Такое возможно только в предположении, что разум человека прикосновен к абсолютным (отделённым) идеям, содержащим в себе в свёрнутом виде весь моральный космос, который может быть обнаружен путём логического раскрытия этих идей. И Кант утверждает нас в этом предположении, когда говорит, что метафизика нравственности не имеет «никакого другого основания, кроме критики чистого практического разума». Требование, которое Эммануил Кант предъявляет к этой критике – доказать, что кажущаяся внеразумной нравственная природа человека на самом деле принадлежит разуму, и что разум един, как в спекулятивной, так и в практической (в смысле окормления воли) актуальности: «я требую от критики чистого практического разума, чтобы она, если она должна быть законченной, имела возможность показать в одном общем принципе единство практического разума со спекулятивным, так как, в конце концов, мы имеем дело с одним и тем же разумом, который должен иметь различие лишь в применении».

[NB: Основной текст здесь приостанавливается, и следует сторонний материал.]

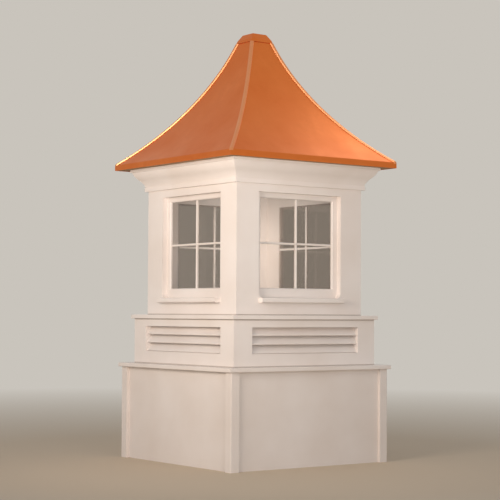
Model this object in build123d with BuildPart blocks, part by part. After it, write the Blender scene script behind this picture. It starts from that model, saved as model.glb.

За этим апофеозом разума угадывается обновлённая утопия Платона: Город Философов, в котором каждый будет абсолютно свободен, и, вместе с тем, это общество свободных будет совершенно моральным. Тем самым Кант хочет защитить идеал Просвещения от тех, кто утверждает, что всеобщая свобода и просвещение неизбежно приведут к падению нравов, распущенности и преступлениям, – поскольку человек, поражённый первородным грехом, зол; его развращённый разум не способен управлять желаниями, и без помощи Бога человек не может делать добра. Против Кант, говорящий: нет, разум способен к добру, стоит лишь ему познать абсолютную необходимость, могущую стать основой обязательности; ведь разум стремится к добру – в этом его основное предназначение, которое Кант доказывает от противного, указывая, сколь бесполезен и даже вреден разум в практике простого выживания. Он говорит: «Так как разум недостаточно приспособлен для того, чтобы уверенно вести волю в отношении ее предметов и удовлетворения всех наших потребностей (которые он сам отчасти приумножает), а к этой цели гораздо вернее привел бы врожденный природный инстинкт, и все же нам дан разум как практическая способность, т. е. как такая, которая должна иметь влияние на волю, - то истинное назначение его должно состоять в том, чтобы породить не волю как средство для какой-нибудь другой цели, а добрую волю самое по себе».
Итак, разум всё время пытается творить добро, которое оказывается злом лишь потому, что у разума нет нужного инструмента, мерила – точного критерия добра. И Кант намерен разыскать этот инструмент в самом разуме и вручить его чистому практическому уму, чьё изначальное назначение – добродетель.